The driving force behind these and other amendments to the NDAA is Republican Congressman Mark Thornberry, chair of the House Armed Services Committee. According to the Center for Public Integrity, the Texas representative has received a total of $933,415 from the largest 75 US defense contractors—making him the highest overall recipient of contractor funds among all members of the House and Senate Armed Services Committees.
American Border War Is an Abject Failure
But the counterproductive militarization of U.S. immigration enforcement policies was exposed in a study released this March from Princeton University. The peer-reviewed study published in the American Journal of Sociology found that from 1986 to 2010, the U.S. had invested $35 billion on increasingly militarized border enforcement mechanisms, which only led the net rate of undocumented population growth to double.
According to lead author Douglas Massey, Henry G. Bryant Professor of Sociology and Public Affairs at Princeton, “Rather than stopping undocumented Mexicans from coming to the US, greater enforcement stopped them from going home.”
The militarization of enforcement raised the costs of undocumented border crossing, causing undocumented migrants to stay in the U.S. longer to make the trip profitable.

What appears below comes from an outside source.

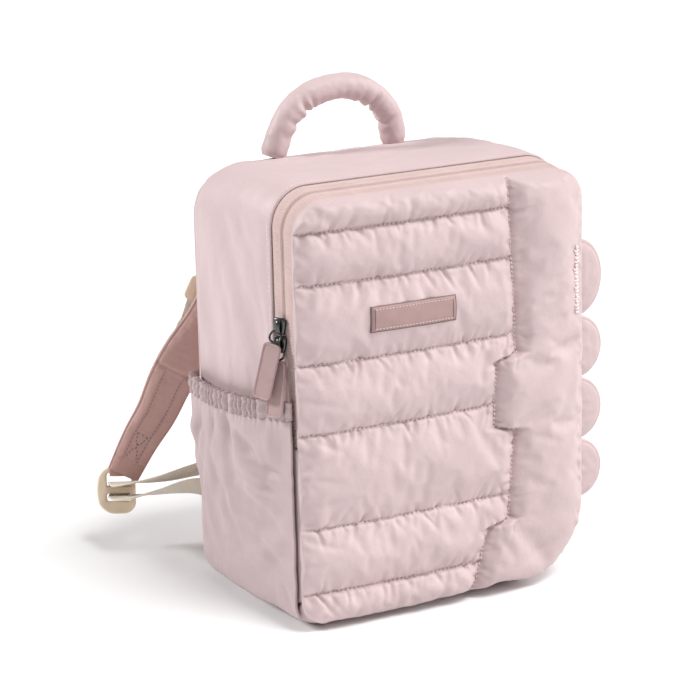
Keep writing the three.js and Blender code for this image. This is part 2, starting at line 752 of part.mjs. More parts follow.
const roundCorners = evenShares(10)
  .slice(0, -1)
  .map((share) => [Math.cos(2 * Math.PI * share), Math.sin(2 * Math.PI * share)]);
const padCorners = [
  [-1, 0],
  [-0.86, 0.62],
  [-0.52, 1],
  [0, 0.9],
  [0.52, 1],
  [0.86, 0.62],
  [1, 0],
  [0.86, -0.62],
  [0.52, -1],
  [0, -0.9],
  [-0.52, -1],
  [-0.86, -0.62],
];
const flatCorners = [
  [-1, -1],
  [1, -1],
  [1, 1],
  [-1, 1],
];

function makeHandle() {
  const y = backSeam - handleFromBack;
  const foot = sectionAt(y).high + seamGap;
  const half = handleSpan / 2;
  const shape = [
    { across: -1, up: 0 },
    { across: -0.98, up: 0.3 },
    { across: -0.88, up: 0.62 },
    { across: -0.47, up: 0.91 },
    { across: 0.04, up: 1 },
    { across: 0.52, up: 0.89 },
    { across: 0.87, up: 0.56 },
    { across: 0.97, up: 0.28 },
    { across: 1, up: 0 },
  ];
  const points = shape.map(({ across, up }) => {
    return point(half * across - handleAside, y, foot + handleRise * up);
  });
  const route = routeAlong(points, 22, () => point(0, 1, 0));
  const ends = [route[0], route.at(-1)];
  ends.forEach((end, k) => end.out.set(k ? 1 : -1, 0, 0));
  const size = () => ({ wide: handleTube, thick: handleTube });
  addPiece("carry_handle", sweptSolid(routeRings(route, size, roundCorners)), "cloth");
}

// The straps, webbing and buckles are worked out for the left side and mirrored for the right.

const buckleMiddle = point(-(halfWidth + buckleAside), backSeam + buckleOut, buckleUp);
const buckleAcross = point(0.87, -0.49, 0).normalize();
const towardBag = point(-0.47, -0.84, 0.27).normalize(); // the way the buckle's near face looks
const buckleDown = new THREE.Vector3().crossVectors(buckleAcross, towardBag).normalize();
towardBag.crossVectors(buckleDown, buckleAcross);

// A place given in the buckle's own directions: down it, and towards the bag.
function atBuckle(down, near) {
  return buckleMiddle.clone().addScaledVector(buckleDown, down).addScaledVector(towardBag, near);
}

const strapTop = point(-strapTopApart / 2, 0, bagHeight * strapTopUp);
const strapRoute = [
  { aside: 0.0, out: 0.0, down: 0.0 },
  { aside: 0.08, out: 0.02, down: 0.08 },
  { aside: 0.24, out: 0.07, down: 0.24 },
  { aside: 0.37, out: 0.16, down: 0.4 },
  { aside: 0.46, out: 0.28, down: 0.49 },
  { aside: 0.58, out: 0.44, down: 0.58 },
  { aside: 0.67, out: 0.6, down: 0.67 },
  { aside: 0.76, out: 0.78, down: 0.79 },
  { aside: 0.87, out: 0.89, down: 0.88 },
];

// The mirror image of a piece's rings, in X.
function mirrored(rings) {
  return rings.map((ring) => ring.map((p) => point(-p.x, p.y, p.z)));
}

function addPair(name, rings, look) {
  addPiece(`${name}_left`, sweptSolid(rings), look);
  addPiece(`${name}_right`, sweptSolid(mirrored(rings)), look);
}

const padNear = buckleThickness / 2 + 2 * webbingThickness - seamGap + strapEndPad / 2;

function strapPlaces() {
  const start = strapTop.clone();
  start.y = backFlat + seamGap + strapPad / 2;
  const end = atBuckle(-strapEndDown, padNear).addScaledVector(buckleAcross, strapEndAside);
  const points = strapRoute.map(({ aside, out, down }) =>
    point(mix(start.x, end.x, aside), mix(start.y, end.y, out), mix(start.z, end.z, down)),
  );
  points.push(end);
  const acrossAt = (share) => point(1, 0, 0).lerp(buckleAcross, clamp(share / 0.5, 0, 1)).normalize();
  return routeAlong(points, 18, acrossAt);
}

// The straps narrow below their upper third, and again towards their lower ends.
function strapWideAt(share) {
  const upper = mix(strapWidth, strapMiddleWidth, clamp(share / 0.4, 0, 1));
  return mix(upper, strapEndWidth, clamp((share - 0.6) / 0.4, 0, 1) ** 1.2);
}

const strapSize = (share) => ({
  wide: strapWideAt(share),
  thick: mix(strapPad, strapEndPad, clamp((share - 0.8) / 0.2, 0, 1)),
});

function makeStraps() {
  const places = strapPlaces();
  addPair("shoulder_strap", routeRings(places, strapSize, padCorners), "strap");
}

// The webbing is sewn to the back panel's lower corner and turns round the buckle's middle bar. Its tail
// comes back towards the bag.
const webbingRoute = [
  { aside: 0.46, out: 0.16, up: 7 },
  { aside: 0.62, out: 0.45, up: 4 },
  { aside: 0.76, out: 0.68, up: -1 },
];
const tailRoute = [
  { aside: 0.76, out: 0.7, up: 5 },
  { aside: 0.62, out: 0.54, up: 11 },
  { aside: 0.46, out: 0.36, up: 17 },
  { aside: 0.28, out: 0.28, up: 19 },
];
// The way the webbing's width points along its run: upright where it is sewn, level by the buckle
const webbingTurns = [
  { along: 0, x: 0, y: 0, z: 1 },
  { along: 0.12, x: -0.2, y: -0.15, z: 0.97 },
  { along: 0.28, x: -0.72, y: -0.54, z: 0.45 },
  { along: 0.4, x: -0.8, y: -0.6, z: 0.05 },
  { along: 0.47, x: -0.87, y: 0.49, z: 0 },
  { along: 0.61, x: -0.87, y: 0.49, z: 0 },
  { along: 0.68, x: -0.8, y: -0.6, z: 0.05 },
  { along: 0.8, x: -0.74, y: -0.56, z: 0.35 },
  { along: 1, x: -0.55, y: -0.4, z: 0.75 },
];

function makeWebbing() {
  const x = -halfWidth * webbingBaseAside;
  const root = point(x, backFlat + seamGap + webbingThickness / 2, bagHeight * webbingBaseUp);
  const between = ({ aside, out, up }) => {
    const z = mix(root.z, buckleMiddle.z, out) + up;
    return point(mix(root.x, buckleMiddle.x, aside), mix(root.y, buckleMiddle.y, out), z);
  };
  const turnRadius = middleBar / 2 + webbingThickness + 1.2;
  const loop = evenShares(6).map((share) => {
    const angle = Math.PI * share;
    return atBuckle(turnRadius * Math.cos(angle), -turnRadius * Math.sin(angle) * 0.9);
  });
  const approach = [10, 3].map((off) => atBuckle(turnRadius, buckleThickness / 2 + off));
  const leave = [3, 10].map((off) => atBuckle(-turnRadius, buckleThickness / 2 + off));
  const sewn = root.clone().add(point(-14, 0.2, 0));
  const run = [root, sewn, ...webbingRoute.map(between)];
  const tail = tailRoute.map(between);
  const points = [...run, ...approach, ...loop, ...leave, ...tail];
  const acrossAt = (share) => {
    const k = Math.max(
      1,
      webbingTurns.findIndex(({ along }) => along >= share),
    );
    const [from, to] = [webbingTurns[k - 1], webbingTurns[k]];
    const step = (share - from.along) / (to.along - from.along);
    return point(from.x, from.y, from.z).lerp(point(to.x, to.y, to.z), step).normalize();
  };
  const route = routeAlong(points, 52, acrossAt);
  const size = () => ({ wide: webbingWidth, thick: webbingThickness });
  addPair("strap_webbing", routeRings(route, size, flatCorners), "webbing");
}

// The ladder-lock: a round-ended plate with two slots, and a loop that ties its top bar to the strap
function makeBuckles() {
  const shape = roundedRectangle(buckleWidth, buckleLength, buckleWidth * 0.36);
  const slot = (middle, height) => {
    const hole = roundedRectangle(slotWidth, height, 1.6, new THREE.Path());
    const points = hole.getPoints(1).map((p) => new THREE.Vector2(p.x, p.y + middle));
    return new THREE.Path(points);
  };
  shape.holes.push(slot((middleBar + upperSlot) / 2, upperSlot));
  shape.holes.push(slot(-(middleBar + lowerSlot) / 2, lowerSlot));
  const frame = plate(shape, buckleThickness, 0.8);
  const up = buckleDown.clone().negate();
  addPiece("buckle_left", frame, "buckle", placed(buckleMiddle, buckleAcross, up, towardBag));
  const flip = (v) => point(-v.x, v.y, v.z);
  const right = placed(flip(buckleMiddle), flip(buckleAcross).negate(), flip(up), flip(towardBag));
  addPiece("buckle_right", frame.clone(), "buckle", right);
  makeBuckleLoops();
}

function makeBuckleLoops() {
  const barTop = -buckleLength / 2;
  const barBottom = -(middleBar / 2 + upperSlot);
  const middle = (barTop + barBottom) / 2;
  const reachDown = (barBottom - barTop) / 2 + webbingThickness / 2 + 1;
  const reachOut = buckleThickness / 2 + webbingThickness / 2 + seamGap + 0.5;
  const ring = (grow) =>
    evenShares(16)
      .slice(0, -1)
      .map((share) => {
        const angle = 2 * Math.PI * share;
        const squared = (v, reach) => Math.sign(v) * Math.abs(v) ** 0.5 * (reach + grow);
        return [squared(Math.cos(angle), reachDown), squared(Math.sin(angle), reachOut)];
      })
      .map(([down, near]) => [-0.5, 0.5].map((side) => [side * (webbingWidth - 3), middle + down, near]));
  const skin = (grow, mirror) =>
    ring(grow).map((row) =>
      row.map(([a, down, near]) => {
        const p = atBuckle(down, near).addScaledVector(buckleAcross, a);
        return mirror ? point(-p.x, p.y, p.z) : p;
      }),
    );
  const half = webbingThickness / 2;
  addPiece("buckle_loop_left", sheetBetween(skin(half, false), skin(-half, false), true), "strap");
  addPiece("buckle_loop_right", sheetBetween(skin(half, true), skin(-half, true), true), "strap");
}

// The chest strap hangs between two tags on the shoulder straps, and its clasp is fastened at the middle
function makeChestStrap() {
  const places = strapPlaces();
  const height = bagHeight * chestUp;
  const k = places.findIndex(({ at }) => at.z < height);
  const { at, across, out } = places[k];
  const facing = out.y > 0 ? out.clone() : out.clone().negate();
  const up = new THREE.Vector3().crossVectors(across, facing).normalize();
  up.multiplyScalar(Math.sign(up.z));
  const tagOut = strapPad / 2 + 3 * seamGap + tagThickness / 2;
  const tagMiddle = at.clone().addScaledVector(facing, tagOut).addScaledVector(across, -tagWidth * 0.5);
  const tag = plate(roundedRectangle(tagWidth, tagLength, 4), tagThickness, 0.7);
  const frame = placed(tagMiddle, across, new THREE.Vector3().crossVectors(facing, across), facing);
  addPiece("chest_tag_left", tag, "buckle", frame);
  const flip = (v) => point(-v.x, v.y, v.z);
  const acrossRight = flip(across).negate();
  const faceRight = flip(facing);
  const upRight = new THREE.Vector3().crossVectors(faceRight, acrossRight);
  const placeRight = placed(flip(tagMiddle), acrossRight, upRight, faceRight);
  addPiece("chest_tag_right", tag.clone(), "buckle", placeRight);

  // The webbing leaves the tag's face, hangs down and runs to the clasp
  const leave = tagMiddle.clone().addScaledVector(facing, tagThickness / 2 + seamGap + chestThickness / 2);
  const low = leave.z - chestSag;
  const claspEnd = point(-claspLength / 2 - 3 * seamGap, leave.y + 34, low);
  const points = [
    leave.clone().addScaledVector(up, tagLength * 0.3),
    leave,
    leave.clone().add(point(-2, 15, -chestSag * 0.36)),
    leave.clone().add(point(-3, 26, -chestSag * 0.56)),
    leave.clone().add(point(14, 33, -chestSag * 0.8)),
    point(mix(leave.x, 0, 0.5), leave.y + 35, low + chestSag * 0.04),
    claspEnd,
  ];
  const acrossAt = (share) => {
    const turned = clamp((share - 0.25) * 3, 0, 1);
    return across.clone().lerp(point(0, -1, -0.3), turned).normalize();
  };
  const route = routeAlong(points, 18, acrossAt);
  const size = () => ({ wide: chestWidth, thick: chestThickness });
  addPair("chest_webbing", routeRings(route, size, flatCorners), "webbing");

  // The fastened clasp: a socket and the plug whose prongs it holds
  const last = route.at(-1);
  const claspUp = new THREE.Vector3().crossVectors(point(1, 0, 0), last.across).normalize();
  const half = plate(roundedRectangle(claspLength / 2 - seamGap, claspWidth, 4), claspThickness, 1.4);
  const quarter = claspLength / 4 + seamGap / 2;
  ["socket", "plug"].forEach((name, side) => {
    const middle = point((side ? 1 : -1) * quarter, last.at.y, last.at.z);
    addPiece(`chest_${name}`, half.clone(), "buckle", placed(middle, point(1, 0, 0), last.across, claspUp));
  });
}

makeWalls();
makeZip();
makeSliders();
makeFrontPanel();
makeLabel();
makeBackPanel();
makePocket();
makeScallops();
makeHandle();
makeStraps();
makeWebbing();
makeBuckles();
makeChestStrap();

export default bag;
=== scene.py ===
"""A child's quilted puffer backpack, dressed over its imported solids.

Sizes are in millimetres, as in the solids' source, and turn into metres where a mesh is made.
"""
from math import asin, hypot, pi, radians

import bmesh
import bpy
import numpy as np
from mathutils import Matrix, Vector
from numpy import array, concatenate, cos, cross, exp, linspace, maximum, minimum, sin, sqrt, stack


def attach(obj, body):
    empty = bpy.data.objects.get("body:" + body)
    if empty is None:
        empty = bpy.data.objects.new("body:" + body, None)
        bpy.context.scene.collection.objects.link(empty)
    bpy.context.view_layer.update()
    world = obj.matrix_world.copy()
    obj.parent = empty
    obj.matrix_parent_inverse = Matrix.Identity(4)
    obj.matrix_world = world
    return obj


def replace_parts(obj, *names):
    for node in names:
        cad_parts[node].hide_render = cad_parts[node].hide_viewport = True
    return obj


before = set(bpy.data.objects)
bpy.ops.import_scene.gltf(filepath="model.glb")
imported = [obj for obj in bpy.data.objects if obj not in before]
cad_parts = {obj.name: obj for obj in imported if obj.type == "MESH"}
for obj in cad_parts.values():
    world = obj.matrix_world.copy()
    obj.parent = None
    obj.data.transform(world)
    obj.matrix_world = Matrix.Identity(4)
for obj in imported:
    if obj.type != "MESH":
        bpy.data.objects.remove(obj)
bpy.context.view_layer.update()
scene = bpy.context.scene
MM = 0.001

# The bag's sizes, as in its solids
WIDTH, DEPTH, HEIGHT = 240, 160, 316
HALF, FRONT, BACK = WIDTH / 2, -DEPTH / 2, DEPTH / 2
WALL, GAP = 2.4, 0.3
TOP_FRONT, TOP_BACK = 26, 40
BASE_LEFT, BASE_RIGHT, BASE_BACK = 18, 60, 36
SIDE_BULGE, TOP_BULGE = 5, 7
SEAM_ROLL, SEAM_LIFT, BACK_ROUND = 14, 5, 4
TAPE, COIL = 13, 3.4
ZIP_REAR = FRONT + 2 * TAPE + COIL + 2 * GAP
ZIP_END = HEIGHT * 0.44
PANEL_LOW, PANEL_HIGH = SEAM_LIFT, HEIGHT
PANEL_TALL = PANEL_HIGH - PANEL_LOW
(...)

“The end result was a self-perpetuating cycle of rising enforcement and increased apprehensions that resulted in the militarization of the border in a way that was disconnected from the actual size of the undocumented flow,” the study concludes.
One major beneficiary of this process, however, is the military-industrial complex. As the NACLA Report on the Americas points out, the DHS’ Immigration and Customs Enforcement (ICE) agency is “the second-largest investigative agency in the federal government, after the FBI.”
Defense giants like Boeing, General Electric, Halliburton and even Elbit Systems—the contractor for Israel’s apartheid wall—count among the DHS’ contractors for military technology “originally designed for Middle Eastern war zones.”
Now, under the Pentagon’s oversight, the DHS can directly procure such military technology to fight America’s increasingly futile homeland war on the migrant invasion.